Institute for Pioneering of Education and Economic Excellence
- Abbreviation: INSPIRE
- Formation: 12 June 2012
- Founder: Engku Isa Al-Husam and Mohd Fitri Ibrahim
- Founded at: Penang, Malaysia
- Type: Non-profit organisation, NGO
- Legal status: Institute
- Purpose: Education and economic
- Headquarters: Bandar Tun Razak, Kuala Lumpur
- Location: Malaysia;
- Region served: Malaysia
- Website: inspire.org.my

= Institute for Pioneering of Education and Economic Excellence =

Institute for Pioneering of Education and Economic Excellence (INSPIRE) is a Malaysian first national think tank dedicated on promoting entrepreneurship and business based education excellence.

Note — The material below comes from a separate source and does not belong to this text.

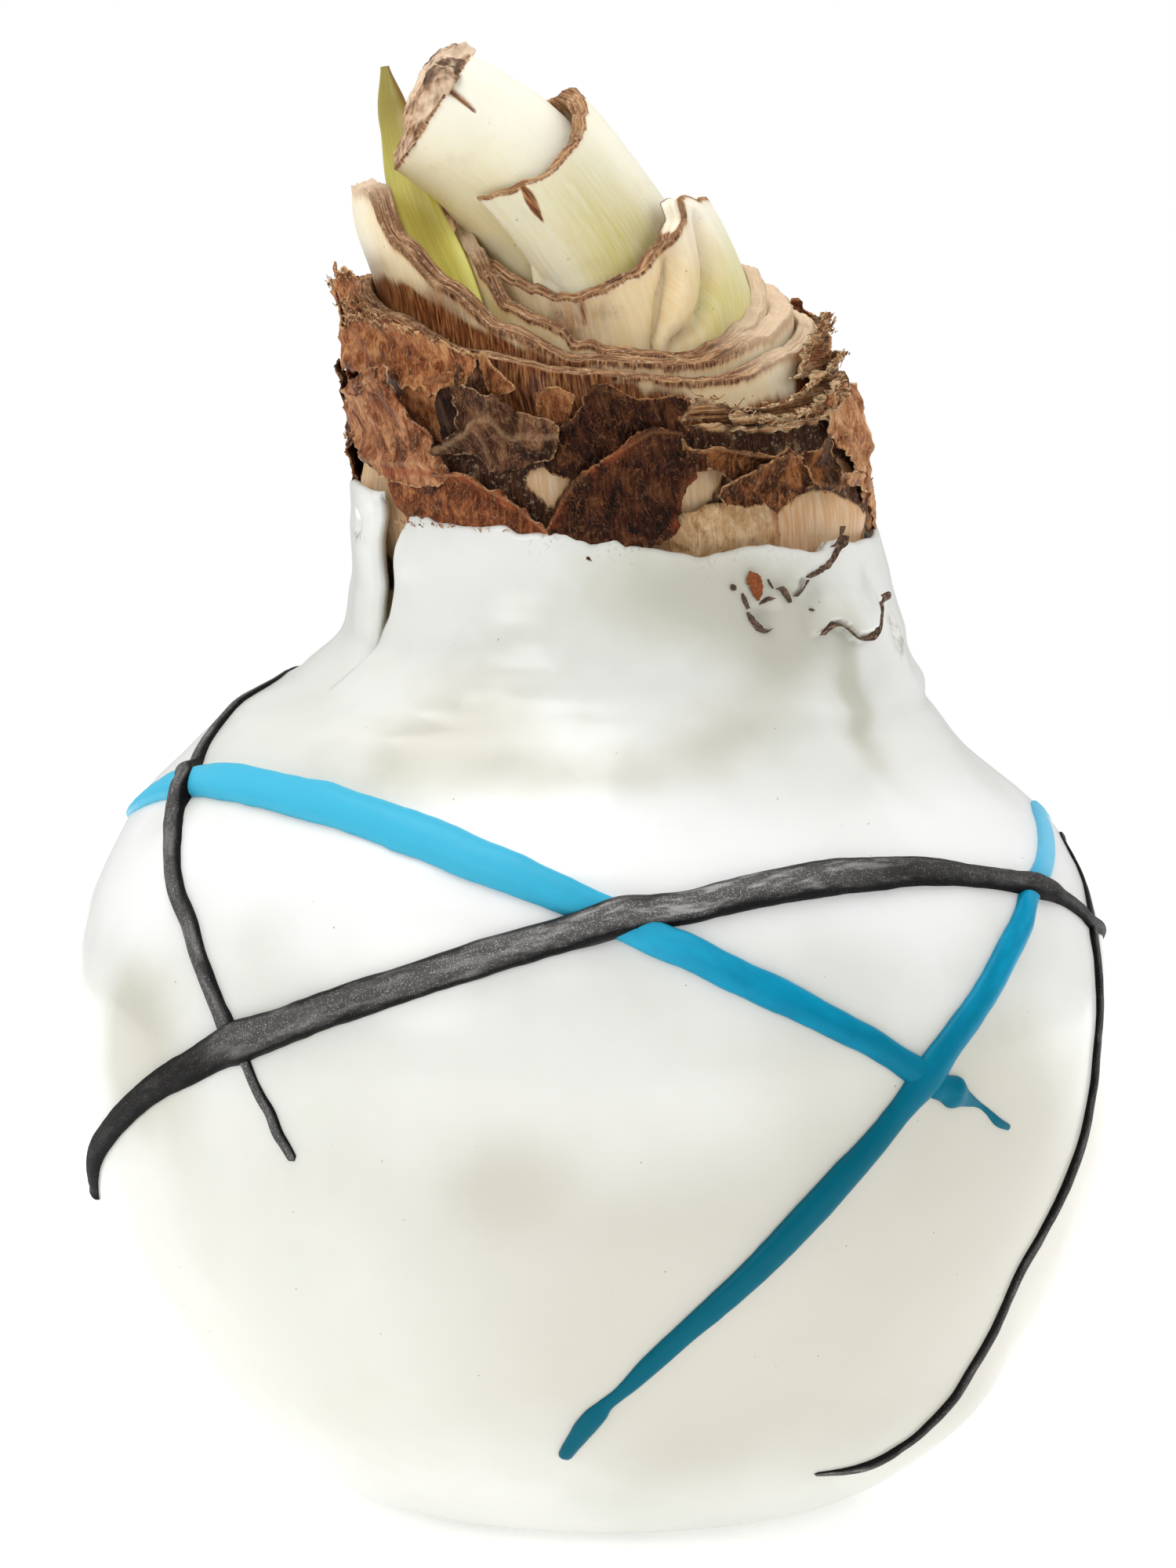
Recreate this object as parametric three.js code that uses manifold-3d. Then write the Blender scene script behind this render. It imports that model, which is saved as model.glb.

It is the first Malaysia Non profit organisation, Non-politics that is focusing on promoting and development of entrepreneurship among youth.

It was founded on 12 June 2012 by Engku Isa Al-Husam and Mohd Fitri Ibrahim in Penang and later joined by Tunku 'Abidin Muhriz and Dato' Kusyairie Amir as the board of advisors. INSPIRE headquartered at Bandar Tun Razak, Kuala Lumpur.